Paralelamente à alegação oficial de que a comunidade estaria sob domínio do Primeiro Comando da Capital (PCC), a área da favela é de alto interesse imobiliário. O governador Tarcísio de Freitas manifestou a intenção de transformar o terreno em um parque, o que exige a cessão da posse da área, atualmente pertencente à União e sob gestão do governo Lula, para o estado.
A reportagem questionou a CDHU e o Ministério das Cidades do Governo Federal sobre as solicitações dos moradores, mas não obteve retorno até o momento.
Já a Polícia Militar, enviou uma nota em que afirma não restringir o acesso à comunidade e que respeita integralmente o direito de ir e vir dos moradores.

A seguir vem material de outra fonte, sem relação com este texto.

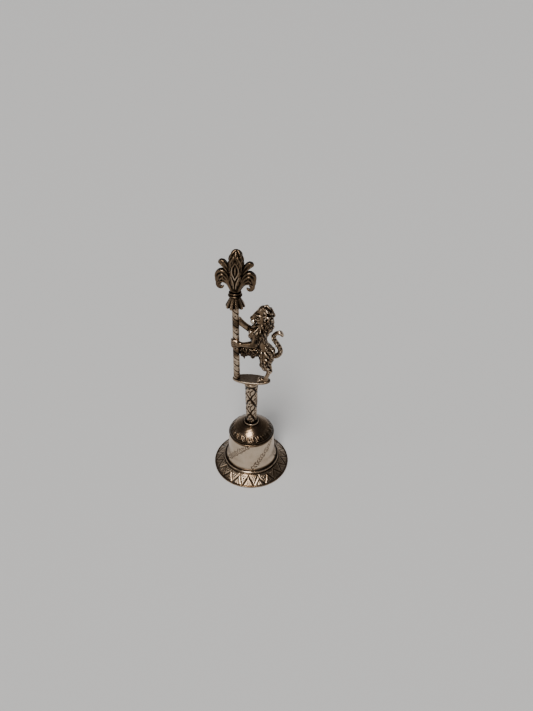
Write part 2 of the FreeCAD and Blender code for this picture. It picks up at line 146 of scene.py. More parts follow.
def turned(outline, around, relief=None, centre_x=0.0, shade=None):
    """Points, faces and marks of a turned form whose outline (radius, z) runs up its outside.

    An outline that starts and ends on the axis is closed by poles, any other by joining its ends.
    relief(angle, radius, z) raises the surface along its normal and shade(angle, radius, z) darkens it,
    mostly with painted shade where parts meet;
    angle runs from the front to +x.
    """
    outline = np.asarray(outline, float)
    solid = outline[0, 0] == 0
    ahead, behind = np.roll(outline, -1, 0), np.roll(outline, 1, 0)
    if solid:
        ahead[-1], behind[0] = outline[-1], outline[0]
    slope = ahead - behind
    normal = np.stack([slope[:, 1], -slope[:, 0]], 1)
    normal /= np.linalg.norm(normal, axis=1)[:, None] + 1e-9
    angle = (TURN * np.arange(around) / around)[None, :]
    radius, z = outline[:, :1], outline[:, 1:]
    height = np.zeros((len(outline), around))
    if relief:
        height = height + relief(angle, radius, z)
    ring_radius = radius + height * normal[:, :1]
    ring_z = z + height * normal[:, 1:]
    points = np.stack([centre_x + ring_radius * np.sin(angle), -ring_radius * np.cos(angle), ring_z], 2)
    soft = blurred(height, 6, (0, 1), (not solid, True))
    hollow = np.clip((soft - height) * 9, 0, 1) + np.clip(-height * 2.5, 0, 1)
    # shade() adds its darkening, mostly painted shade, to the hollow mark along with the tarnish in the cuts
    if shade:
        hollow = hollow + shade(angle, radius, z)
    ridge = np.clip((height - soft) * 12, 0, 1)
    number = np.arange(height.size).reshape(height.shape)
    right = np.roll(number, -1, 1)
    up, up_right = np.roll(number, -1, 0), np.roll(right, -1, 0)
    quads = np.stack([number, right, up_right, up], 2)
    faces = quads[slice(1, -2) if solid else slice(None)].reshape(-1, 4).tolist()
    points = points.reshape(-1, 3)
    marks = {"hollow": np.clip(hollow, 0, 1).ravel(), "ridge": ridge.ravel()}
    if solid:
        last = len(outline) - 1
        faces += [[number[0, 0], right[1, j], number[1, j]] for j in range(around)]
        faces += [[number[last, 0], number[last - 1, j], right[last - 1, j]] for j in range(around)]
        used = np.ones(len(points), bool)
        used[number[0, 1:]] = False
        used[number[last, 1:]] = False
        renumber = np.cumsum(used) - 1
        points = points[used]
        marks = {mark: values[used] for mark, values in marks.items()}
        faces = [[int(renumber[k]) for k in face] for face in faces]
    return points, faces, marks


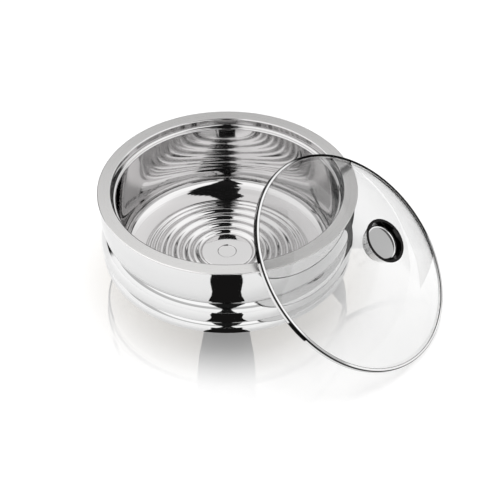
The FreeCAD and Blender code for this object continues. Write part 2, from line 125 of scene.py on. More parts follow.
def turned(name, loop, material, segments=384, place=None):
    # surface of revolution: each radius and height of a closed loop goes round the axis, to radius
    # times the angle's cosine and sine and that height; a spot on the axis stays a single point
    loop = loop[np.r_[True, np.linalg.norm(np.diff(loop, axis=0), axis=1) > tiny]]
    if np.linalg.norm(loop[0] - loop[-1]) < tiny:
        loop = loop[:-1]
    following = np.roll(loop, -1, axis=0)
    if np.sum(loop[:, 0] * following[:, 1] - following[:, 0] * loop[:, 1]) < 0:
        loop = loop[::-1]  # this way round the faces point outwards
    onAxis = loop[:, 0] < tiny
    first = np.concatenate([[0], np.cumsum(np.where(onAxis, 1, segments))])
    owner = np.repeat(np.arange(len(loop)), np.diff(first))
    angle = (np.arange(first[-1]) - first[owner]) * (2 * math.pi / segments)
    radius, height = loop[owner].T
    points = np.stack([radius * np.cos(angle), radius * np.sin(angle), height], axis=1)
    if place is not None:
        points = points @ place[0].T + place[1]

    # strips between one ring and the next: four-sided, or three-sided at the axis
    step = np.arange(segments)
    after, still = (step + 1) % segments, 0 * step
    here, endOnAxis = first[:-1, None], np.roll(onAxis, -1)
    there = np.roll(here, -1, axis=0)
    strips = [
        (~onAxis & ~endOnAxis, (here + step, here + after, there + after, there + step)),
        (onAxis & ~endOnAxis, (here + still, there + after, there + step)),
        (~onAxis & endOnAxis, (here + step, here + after, there + still)),
    ]
    faces = []
    for chosen, corners in strips:
        faces += np.stack(corners, axis=2)[chosen].reshape(-1, len(corners)).tolist()
    mesh = bpy.data.meshes.new(name)
    mesh.from_pydata(points * mm, [], faces)
    mesh.polygons.foreach_set("use_smooth", np.ones(len(mesh.polygons), bool))
    mesh.materials.append(material)
    piece = bpy.data.objects.new(name, mesh)
    bpy.context.scene.collection.objects.link(piece)
    return piece


def linearColour(code):
    # sRGB hex to linear RGBA
    values = np.array([int(code[i : i + 2], 16) for i in (1, 3, 5)]) / 255
    values = np.where(values <= 0.04045, values / 12.92, ((values + 0.055) / 1.055) ** 2.4)
    return (*values, 1.0)


def newMaterial(name):
    material = bpy.data.materials.new(name)
    material.use_nodes = True
    material.node_tree.nodes.clear()
    return material, material.node_tree


def addNode(tree, kind, inputs=None, stops=(), **settings):
    # each input is a value, a socket, or a node whose first output is linked; stops are the places
    # and colours of a ramp
    node = tree.nodes.new(kind)
    for key, value in settings.items():
        setattr(node, key, value)
    for key, value in (inputs or {}).items():
        if isinstance(value, bpy.types.Node):
            value = value.outputs[0]
        if isinstance(value, bpy.types.NodeSocket):
            tree.links.new(value, node.inputs[key])
        else:
            node.inputs[key].default_value = value
    if stops:
        elements = node.color_ramp.elements
        elements.remove(elements[1])
        elements[0].position, elements[0].color = stops[0]
        for place, colour in stops[1:]:
            elements.new(place).color = colour
    return node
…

“Todas as ações policiais no local têm como objetivo garantir a segurança dos moradores e das equipes envolvidas no processo de realocação das famílias em unidades habitacionais disponibilizadas pela CDHU. Abordagens e revistas pessoais realizadas pela PM seguem estritamente os parâmetros legais e ocorrem somente diante de atitudes ou situações suspeitas, conforme previsto na legislação e nas normas operacionais da corporação”, diz a nota.